Patients in Scotland admitted to hospital with a diagnosis of poisoning and deaths in Scotland due to poisoning 1995–2002.
Changes in mortality and overdose rates by deprivation quintile, and case fatality rates due to poisoning involving paracetamol.
Rates of overdose involving paracetamol, while much higher in disadvantaged quintiles, fell in each deprivation quintile following the 1998 legislation. They then returned to levels similar, or above those in the mid 1990s. All quintiles were affected to a similar extent with the relationship between them remaining constant over time. Case fatality rates were significantly higher in more disadvantaged quintiles.
Marked inequalities exist in paracetamol related harm in Scotland.
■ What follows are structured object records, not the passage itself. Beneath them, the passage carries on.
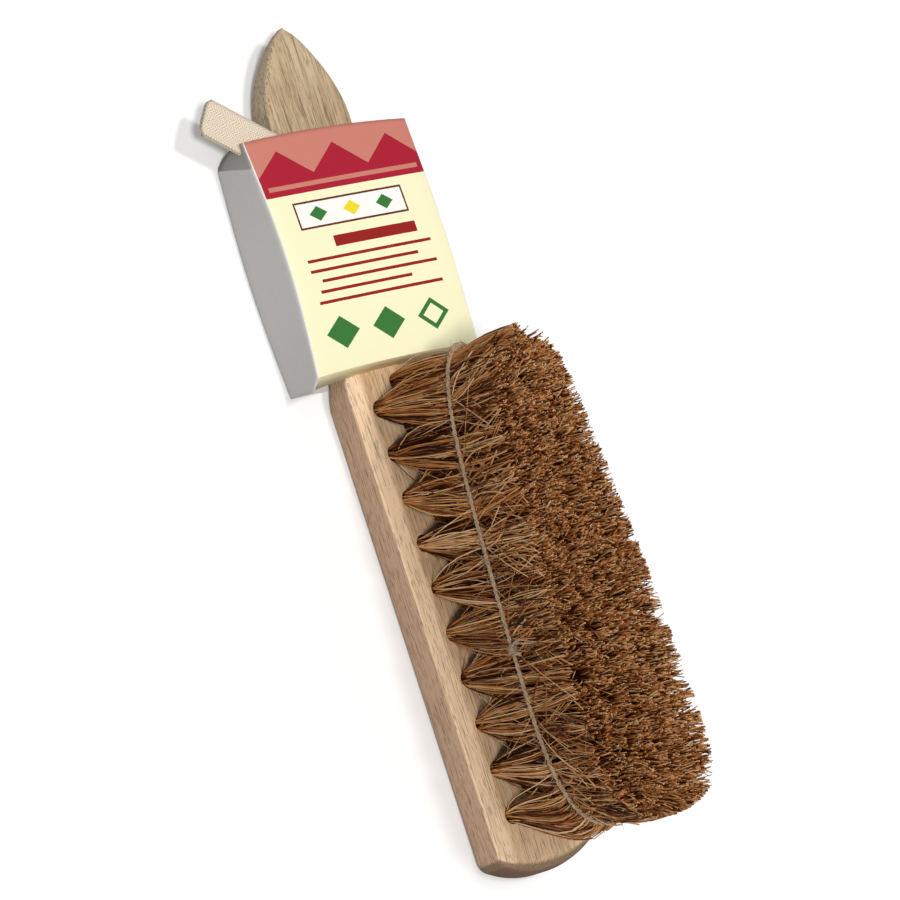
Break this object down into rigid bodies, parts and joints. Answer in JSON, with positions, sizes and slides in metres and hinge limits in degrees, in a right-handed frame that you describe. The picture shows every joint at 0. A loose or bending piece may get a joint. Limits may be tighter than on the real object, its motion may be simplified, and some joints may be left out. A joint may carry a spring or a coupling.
{
  "type": "dusting brush",
  "caption": "Wooden hand brush with a long head of stiff coir tufts tied round with twine, a flat handle in a loose card sleeve, and a tape loop to hang it by.",
  "frame": {"origin": "on the flat back of the head, under the middle of the outer tuft rows", "axes": "+X along the stock towards the head end, +Z the way the bristles point"},
  "size_m": [0.3325, 0.0967, 0.087],
  "materials": {
    "rubberwood": "bare sanded wood, fine open pores",
    "coir": "stiff matte plant fibre",
    "jute_twine": "twisted hairy twine",
    "printed_card": "printed card with a soft sheen outside, grey inside",
    "cotton_tape": "unbleached herringbone tape",
    "steel": "bright drawn steel"
  },
  "bodies": {
    "stock_body": {"stock": "rubberwood", "tuft_row1_01": "coir", "tuft_row1_02": "coir", "tuft_row1_03": "coir", "tuft_row1_04": "coir", "tuft_row1_05": "coir", "tuft_row1_06": "coir", "tuft_row1_07": "coir", "tuft_row1_08": "coir", "tuft_row1_09": "coir", "tuft_row1_10": "coir", "tuft_row2_01": "coir", "tuft_row2_02": "coir", "tuft_row2_03": "coir", "tuft_row2_04": "coir", "tuft_row2_05": "coir", "tuft_row2_06": "coir", "tuft_row2_07": "coir", "tuft_row2_08": "coir", "tuft_row2_09": "coir", "tuft_row2_10": "coir", "tuft_row3_01": "coir", "tuft_row3_02": "coir", "tuft_row3_03": "coir", "tuft_row3_04": "coir", "tuft_row3_05": "coir", "tuft_row3_06": "coir", "tuft_row3_07": "coir", "tuft_row3_08": "coir", "tuft_row3_09": "coir", "tuft_row3_10": "coir", "binding_twine": "jute_twine", "twine_side_knot": "jute_twine", "twine_end_knot": "jute_twine", "loop_tack": "steel"},
    "loop_body": {"hanging_loop": "cotton_tape"},
    "sleeve_body": {"card_sleeve": "printed_card"}
  },
  "joints": [
    {"name": "sleeve_slide", "type": "slide", "parent": "stock_body", "child": "sleeve_body", "axis": [-1, 0, 0], "range_m": [0, 0.142], "deforming": ["hanging_loop"]},
    {"name": "loop_swing", "type": "hinge", "parent": "stock_body", "child": "loop_body", "pos_m": [-0.1713, -0.008, 0.015], "axis": [0, 0, 1], "range_deg": [-50, 0]}
  ]
}
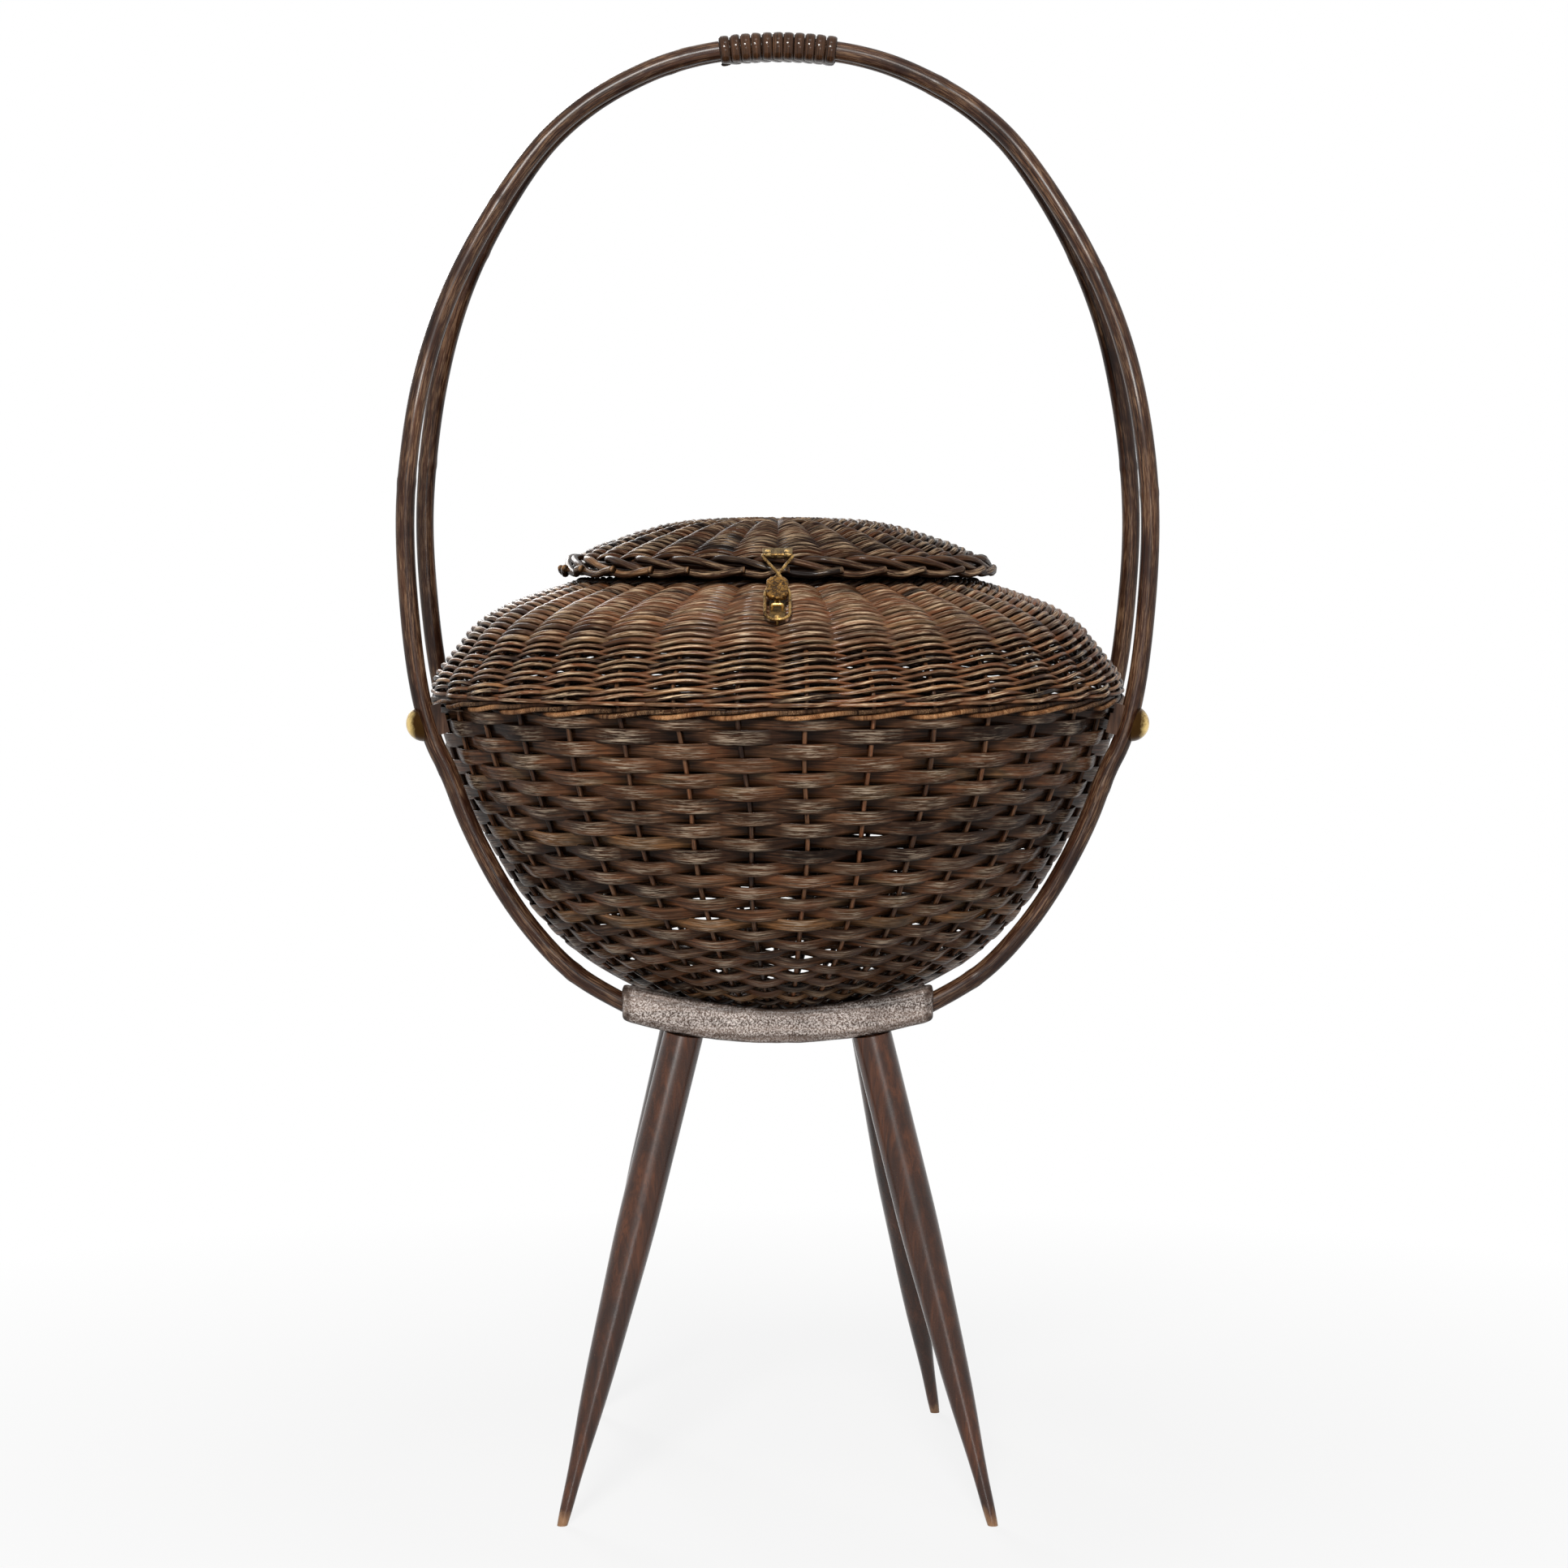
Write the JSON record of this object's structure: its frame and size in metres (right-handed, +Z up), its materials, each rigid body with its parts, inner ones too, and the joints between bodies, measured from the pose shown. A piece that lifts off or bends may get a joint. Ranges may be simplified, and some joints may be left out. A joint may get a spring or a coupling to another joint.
{
  "type": "sewing basket",
  "caption": "Round lidded wicker sewing basket hung between two bent cane hoops on a splay-legged wooden stand, with a swinging brass clasp.",
  "frame": {"origin": "on the floor, under the middle of the basket's bounding box, which is the basket's own axis", "axes": "+Z up; +Y towards the lid's hinge, so the clasp faces -Y; the hoops stand across X"},
  "size_m": [0.4448, 0.415, 0.8613],
  "materials": {
    "woven_cane": "satin",
    "wale_cane": "satin",
    "hoop_cane": "semi-gloss",
    "binding_cane": "satin",
    "board_wood": "satin",
    "stand_wood": "satin",
    "brass": "aged"
  },
  "bodies": {
    "basket": {"basket_base": "woven_cane", "bowl_weave": "woven_cane", "rim_band": "wale_cane", "shoulder_weave": "woven_cane", "opening_border": "woven_cane", "front_hoop": "hoop_cane", "rear_hoop": "hoop_cane", "hoop_binding": "binding_cane", "hoop_spacers": "stand_wood", "backing_blocks": "stand_wood", "hoop_screws": "brass", "hoop_nuts": "brass", "front_board": "board_wood", "rear_board": "board_wood", "cross_rail_left": "board_wood", "cross_rail_right": "board_wood", "leg_front_left": "stand_wood", "leg_front_right": "stand_wood", "leg_rear_left": "stand_wood", "leg_rear_right": "stand_wood", "catch_plate": "brass", "catch_staple": "brass", "catch_rivets": "brass", "lid_hinge_rings": "brass"},
    "lid": {"lid_weave": "woven_cane", "lid_border": "woven_cane", "clasp_plate": "brass", "clasp_plate_rivets": "brass"},
    "clasp_loop": {"clasp_wire": "brass", "clasp_tab": "brass"}
  },
  "joints": [
    {"name": "lid_hinge", "type": "hinge", "parent": "basket", "child": "lid", "pos_m": [0, 0.1296, 0.541], "axis": [-1, 0, 0], "range_deg": [0, 100]},
    {"name": "clasp_swing", "type": "hinge", "parent": "lid", "child": "clasp_loop", "pos_m": [0, -0.1295, 0.5533], "axis": [-1, 0, 0], "range_deg": [0, 140]}
  ]
}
The most disadvantaged groups (both male and female) have higher overdose and death rates, as well as higher case fatality rates.
Following the restrictions all social groups saw similar reductions in paracetamol related harm. This effect has been short-lived and rates have returned to pre-legislation levels. Legislation has not permanently affected overall use of paracetamol in overdose in Scotland or reduced the proportion of patients taking paracetamol as a component of the overdose in the longer term.
An important public health policy has failed to achieve its objective and it is not clear why. We need a better understanding of why this measure had only short-term benefits if its full potential is to be achieved.